## Exercise objective
Repeat the whole listing exactly.

Records with modeling code
———
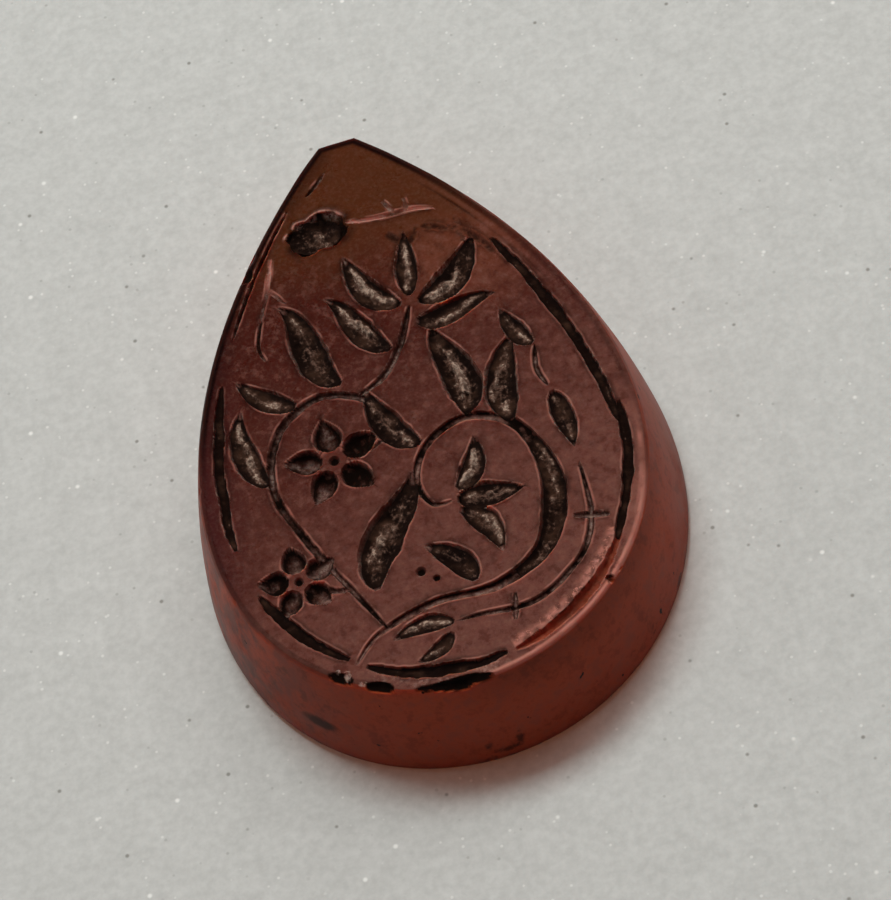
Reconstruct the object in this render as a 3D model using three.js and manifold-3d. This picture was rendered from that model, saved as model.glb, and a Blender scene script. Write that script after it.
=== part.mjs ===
// A loose engraved seal stone: a pear-shaped piece of translucent orange-red chalcedony with a blunted
// point, a flat face cut with a broken border line and a leafy scroll, and a side wall that widens towards
// its flat back. Old dried residue fills the deep cuts and the pit, each deposit a body of its own that lies
// loose in its cut.
// Millimetres, +Z up. The back rests on z = 0, the engraved face looks up, and the point is towards +Y.

import * as THREE from "three";
import { mergeVertices } from "three/addons/utils/BufferGeometryUtils.js";
import Module from "manifold-3d";

// The stone
const FACE_WIDTH = 15;
const FACE_LENGTH = 22.83; // of the whole pear shape, before its point is blunted
const POINT_BLUNTING = 0.55;
const LEAN_OFFSET = 0.12; // the stone is a little fuller on its right side
const STONE_HEIGHT = 4.3;
const BACK_FLARE = 0.8; // how far the back stands out past the face
const WALL_BELLY = 0.08; // how far the side wall bows out of a straight line
const RIM_CHAMFER = 0.1;
const BACK_ROUND = 0.32;

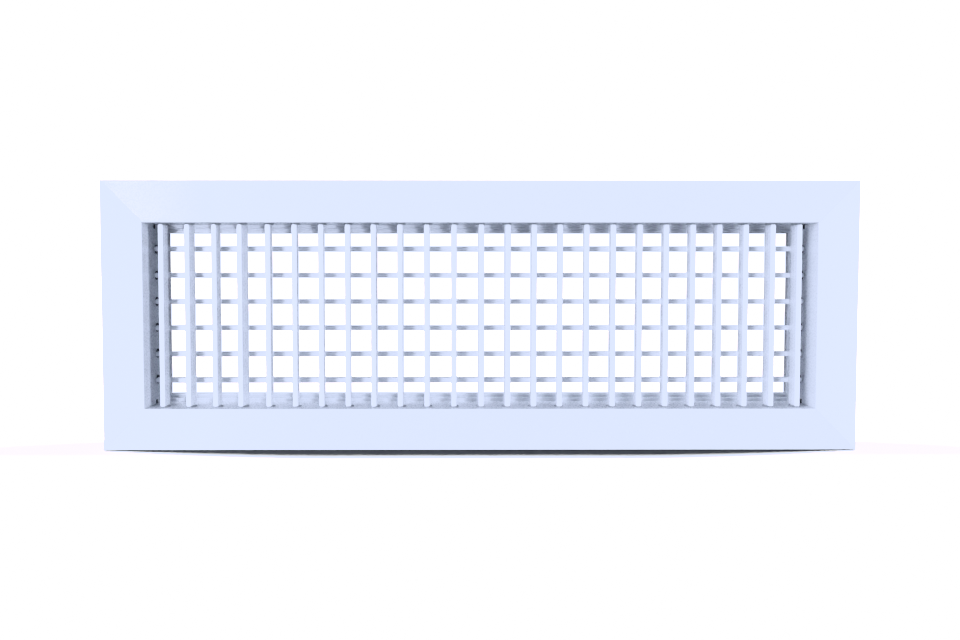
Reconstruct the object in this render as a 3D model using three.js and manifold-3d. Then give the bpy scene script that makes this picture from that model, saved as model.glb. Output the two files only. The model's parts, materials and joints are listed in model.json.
———
## Written answer
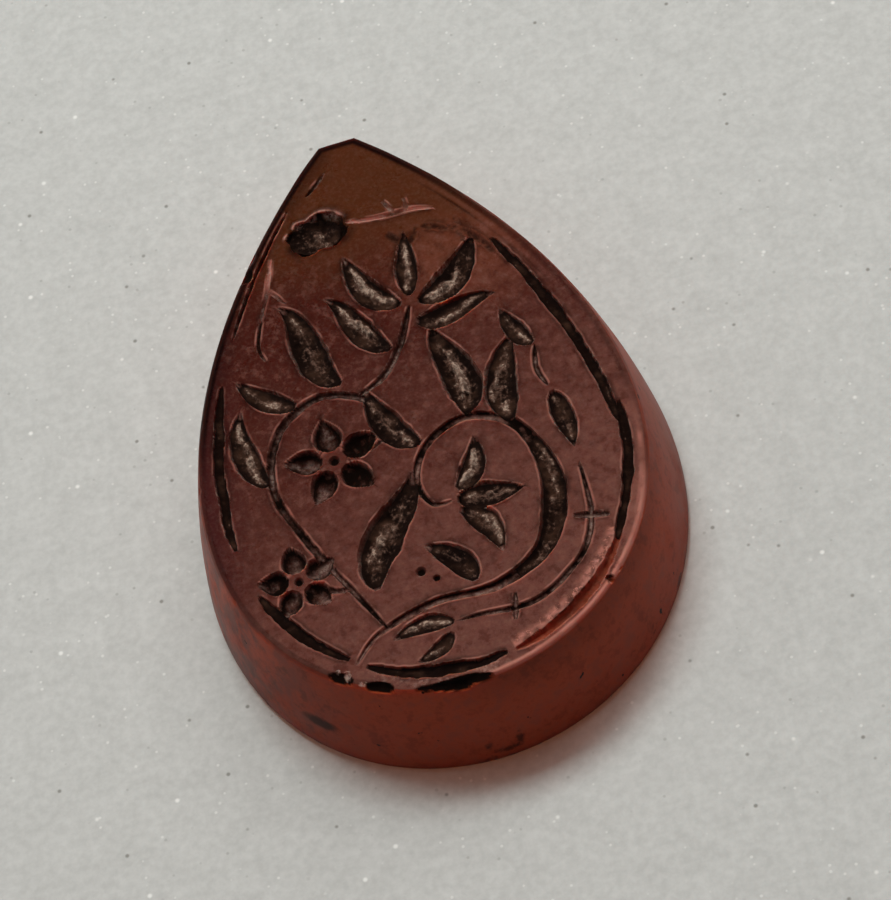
Reconstruct the object in this render as a 3D model using three.js and manifold-3d. This picture was rendered from that model, saved as model.glb, and a Blender scene script. Write that script after it.
=== part.mjs ===
// A loose engraved seal stone: a pear-shaped piece of translucent orange-red chalcedony with a blunted
// point, a flat face cut with a broken border line and a leafy scroll, and a side wall that widens towards
// its flat back. Old dried residue fills the deep cuts and the pit, each deposit a body of its own that lies
// loose in its cut.
// Millimetres, +Z up. The back rests on z = 0, the engraved face looks up, and the point is towards +Y.

import * as THREE from "three";
import { mergeVertices } from "three/addons/utils/BufferGeometryUtils.js";
import Module from "manifold-3d";

// The stone
const FACE_WIDTH = 15;
const FACE_LENGTH = 22.83; // of the whole pear shape, before its point is blunted
const POINT_BLUNTING = 0.55;
const LEAN_OFFSET = 0.12; // the stone is a little fuller on its right side
const STONE_HEIGHT = 4.3;
const BACK_FLARE = 0.8; // how far the back stands out past the face
const WALL_BELLY = 0.08; // how far the side wall bows out of a straight line
const RIM_CHAMFER = 0.1;
const BACK_ROUND = 0.32;

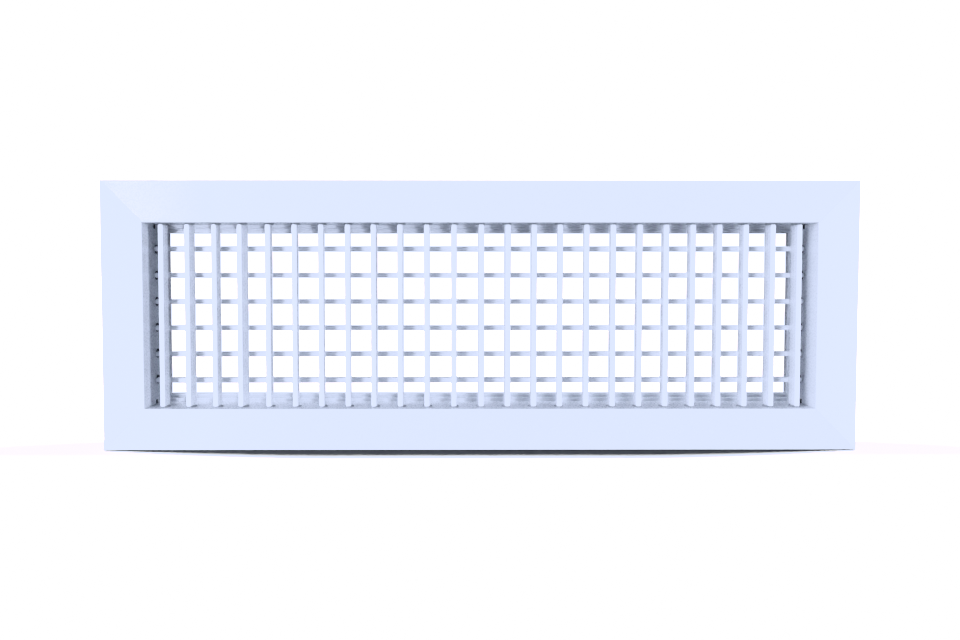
Reconstruct the object in this render as a 3D model using three.js and manifold-3d. Then give the bpy scene script that makes this picture from that model, saved as model.glb. Output the two files only. The model's parts, materials and joints are listed in model.json.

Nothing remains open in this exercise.